In keeping with the United Nations Sustainable Development Goals for 2030, the World Bank and Asian Development Bank are supporting the government of Nepal in collecting new biometric data and digitizing existing records of its citizens. The government considers this to be a vital step towards better provision of services. The Election Commission currently hosts the largest biometric database in Nepal, with data on 12.9 million voters. The smart license and machine-readable passport are other examples. The national identity card project currently being piloted will surpass them all in scope and size. It hopes to cover all citizens, with multipurpose database hosting data for driver’s licenses, voter credentials, property registrations, and banking.
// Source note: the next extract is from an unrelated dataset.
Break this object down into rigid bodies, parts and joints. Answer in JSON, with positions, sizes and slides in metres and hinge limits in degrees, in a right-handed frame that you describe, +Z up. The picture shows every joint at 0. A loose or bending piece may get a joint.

Proponents of biometrics affirm that the unique character of biometric data can prevent fraud and identity theft, as each person’s biometric character is unique. Using biometric as an authentication factor to prove your identity, however, is a bad idea from an information system perspective as it is easy to steal biometrics. The digitization of such databases increases the points of vulnerability, as they can be remotely stolen during the phases of storage and transmission. The hacking of various government website last week, of which responsible officials were unaware, demonstrates the permeability of the government’s information system. Once the biometrics are stolen, it’s not possible to re-secure it like resetting your password.

Then, there is the issue of what is called ‘function creep’: expanding the use of a technology or system beyond its intended scope. The databases themselves are less the problem than the potential for misuse that is built into them. For instance, the national identity project is not a surveillance program, but the capability to track people and their activities is engineered into it. This leaves much room for the abuse of such a system.

The risk for privacy would intensify if a law such as the 2002 Terrorist and Disruptive Activities Act was introduced again. The Act gave the security forces special powers to place people under surveillance even if they weren’t suspected of involvement in terrorist acts. Combine that with facial recognition technology, a fully-fledged biometric database, and the CCTV cameras that are planted around the country (again without legal safeguards), and what you have is a recipe for an Orwellian state.

While Laal Purja illustrates that problems around biometric data are not new, they are more complex and dangerous than ever. Besides the Constitution, the Right to Information Act is the only piece of legislation we have right now to address privacy. But it too does not specify what information the government can and cannot collect from its citizens.

The urgency of an informed debate about whether the collection, sharing and retention of biometric data violates individual privacy cannot be overstated. We need a robust privacy law with provisions for safeguarding individual data, so that government agencies and private companies are required to legally justify their reason for collecting and sharing it.

We must not fall asleep like Ghanshyam. In the digital world, Ghanshyam’s thumbprint is now permanently stored on Dhurbe’s thumbdrive.